Saturday, May 30, 2009

Causes of Stress

The causes of stress are known as stressors and there are literally hundreds of different types of stressors. Any event in life that a person finds threatening, difficult to cope with or causes excess pressure can be a potential cause of stress. It is important to bear in mind that stress is an individualistic, subjective experience and therefore what one person finds stressful another may not. Stressors can be broken down roughly into either external or internal (or a mixture of both.)

External Stressors
External Stressors are those situations, which are not in your control. It s known that the longer a stressor continues, then the more likely it is to cause stress and that the individuals perception of an event is the key to whether they will find a situation stressful or not. For example, if a person is happy living in their house, they’ve lived there for a number of years, have developed close friends in the area and do not want to move but are forced to move because their home is being repossessed, then they are going to find the event of moving infinitely far more stressful than a person who has lived in their home for a short time, next to a very noisy, difficult neighbour and who wants to move to get away from the noise.
The majority of causes of stress that we face on a day-to-day basis are not as extreme as life events. The day-to-day causes of stress are called daily hassles; they are those daily, minor irritations such as misplacing our car keys, traffic jams, minor arguments with family/colleagues, etc. Research by Lazarus and Folkman (1984), at the University of California, indicated that it was the daily hassles rather than the major life events that affected us the most. Life events do not occur every day, but daily hassles do; it’s the constant, daily frustration caused by these hassles that cause us the most stress, because they occur so regularly and therefore can undermine our health.

Internal Stressors
We tend to think that stress is solely caused by external events, situations and people, yet this is not strictly correct. Research has found that the Transactional Model of Stress is more accurate. This model says that stress is caused by a transaction, i.e. there is an interaction between the stressor, our view of the stressor and our perceived ability to cope with it. It’s our own internal beliefs, attitudes, interpretations, perceptions and other factors, in combination with the external events that tend to create stress. Internal factors which influence how we perceive stress include our:

Beliefs, Perception, Expectations, Perfectionsim, Low self esteem, People pleasing personality, Low assertion and Locus of control.

Friday, May 29, 2009


One of the reasons of using drugs is stress as reported by a number of worldwide surveys. Stress is the way that you feel when pressure is placed on you. A little bit of pressure can be productive, gives you motivation, and help you to perform better at something. However, too much pressure or prolonged pressure can lead to stress, which is unhealthy for the mind and body. Everyone reacts differently to stress, and some people may have a higher threshold than others. Too much stress often leads to physical, mental and emotional problems. In this part of the manual you will learn healthy ways to cope with stress.

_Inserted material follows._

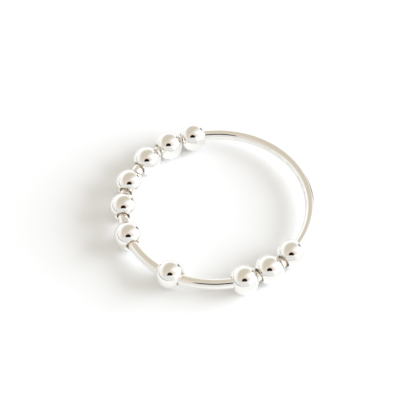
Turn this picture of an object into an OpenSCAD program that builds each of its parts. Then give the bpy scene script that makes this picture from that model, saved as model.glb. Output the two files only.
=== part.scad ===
// Silver ring of round wire with loose round beads that slide along it.
// Millimetres. The wire's mid-plane is XY, the ring's axis is Z, and the ring lies flat on its beads.

/* [Band] */
// Inside diameter of the wire ring, where the finger goes
inner_d = 18.3; // [16:0.1:21]
// Thickness of the round wire
wire_d = 1.1; // [0.9:0.05:1.1]

/* [Plain flat on the outside of the wire] */
// Place of the flat's middle, in degrees round the ring from +X
flat_at = 15; // [8:1:30]
// Length of the flat along the wire
flat_len = 5; // [4:0.5:6]
// Depth of the flat at its middle
flat_depth = 0.1; // [0.05:0.01:0.15]

/* [Beads] */
// Diameter of each round bead
bead_d = 3; // [2.8:0.1:3.1]
// Diameter of the hole through a bead
hole_d = 1.3; // [1.3:0.05:1.45]
// Width of the broken edge round each mouth of the hole
mouth_break = 0.15; // [0.06:0.01:0.16]
// Gap left between the wire and the side of the hole that rests on it
seat_gap = 0.012; // [0.01:0.002:0.03]
// Share of the play in its hole that a bead uses when it sits furthest to one side
side_share = 0.85; // [0:0.05:0.9]
// Place of the first bead, in degrees round the ring from +X
first_bead_at = 103.5; // [90:0.1:110]

/* [Hidden] */
$fn = 96;

// One row a bead, in order round the ring: the open wire between it and the bead before it, in degrees past
// touching, and how far it sits outwards, where 1 is the furthest
OPEN = 0;
SIDE = 1;
bead_seats = [
    [0, 1],
    [0.4, 1],
    [1.95, -1],
    [4.7, -0.6],
    [2.5, -1],
    [6.05, 0.6],
    [22.6, -1],
    [29.15, 0],
    [0.25, -1],
    [0.9, 1],
];

// The wire's centre line and outside
ring_r = (inner_d + wire_d) / 2;
outer_r = ring_r + wire_d / 2;

// The flat is cut to a larger radius than the ring's outside, so that it runs out smoothly at both ends
flat_r = 1 / (1 / outer_r - 8 * flat_depth / pow(flat_len, 2));
flat_reach = flat_len / 2 + 0.5;

// The broken edge of a mouth starts on the ball at this radius and this far from the bead's middle
mouth_r = hole_d / 2 + mouth_break;
half_mouth = sqrt(pow(bead_d / 2, 2) - pow(mouth_r, 2));

// A bead's hole is straight and the wire bends inside it, by this much over half of the hole's length
half_hole = half_mouth - mouth_break;
wire_bow = pow(half_hole, 2) / (2 * ring_r);

// The beads stand on the table and the wire lies low in their holes
bead_ring_r = ring_r - wire_bow / 2;
hole_play = (hole_d - wire_d) / 2 - seat_gap;
side_play = side_share * (hole_play - wire_bow / 2);
bead_rise = sqrt(pow(hole_play, 2) - pow(wire_bow / 2 + side_play, 2));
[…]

First of all you need to learn about stress. When faced with a situation that makes you stressed out, your body releases chemicals, including cortisol, adrenaline and noradrenaline. These invoke the 'fight or flight' response that helps us to deal with the situation. However, when you're in a situation that prevents you from fighting or escaping, such as being on an overcrowded train, these chemicals are not used.

If the chemicals that are released during stressful situations accumulate from not being used, their effects are felt by the body. A build-up of adrenaline and noradrenaline increases blood pressure, heart rate, and the amount that you sweat. Cortisol prevents your immune system from functioning properly, as well as releasing fat and sugar into your blood stream.

Stress affects different people in different ways and everyone has a different method of dealing with it. The chemicals that are released by your body as a result of stress can build up over time and cause various mental and physical symptoms. These are listed below:
anger, depression, anxiety, changes in behaviour, food cravings, lack of appetite,
frequent crying, disturbed sleep, feeling tired, and difficulty to concentrate, cramps or muscle spasms, dizziness, chest pain, constipation or diarrhoea, fainting spells, nail biting, nervous twitches, pins and needles, feeling restless, a tendency to sweat, breathlessness, muscular and aches.

Experiencing even one or two of these symptoms can make you feel frustrated or anxious. This can be a vicious circle - for example, you want to avoid stress but symptoms such as frequent crying or nervous twitching can make you feel annoyed with yourself and even more stressed out.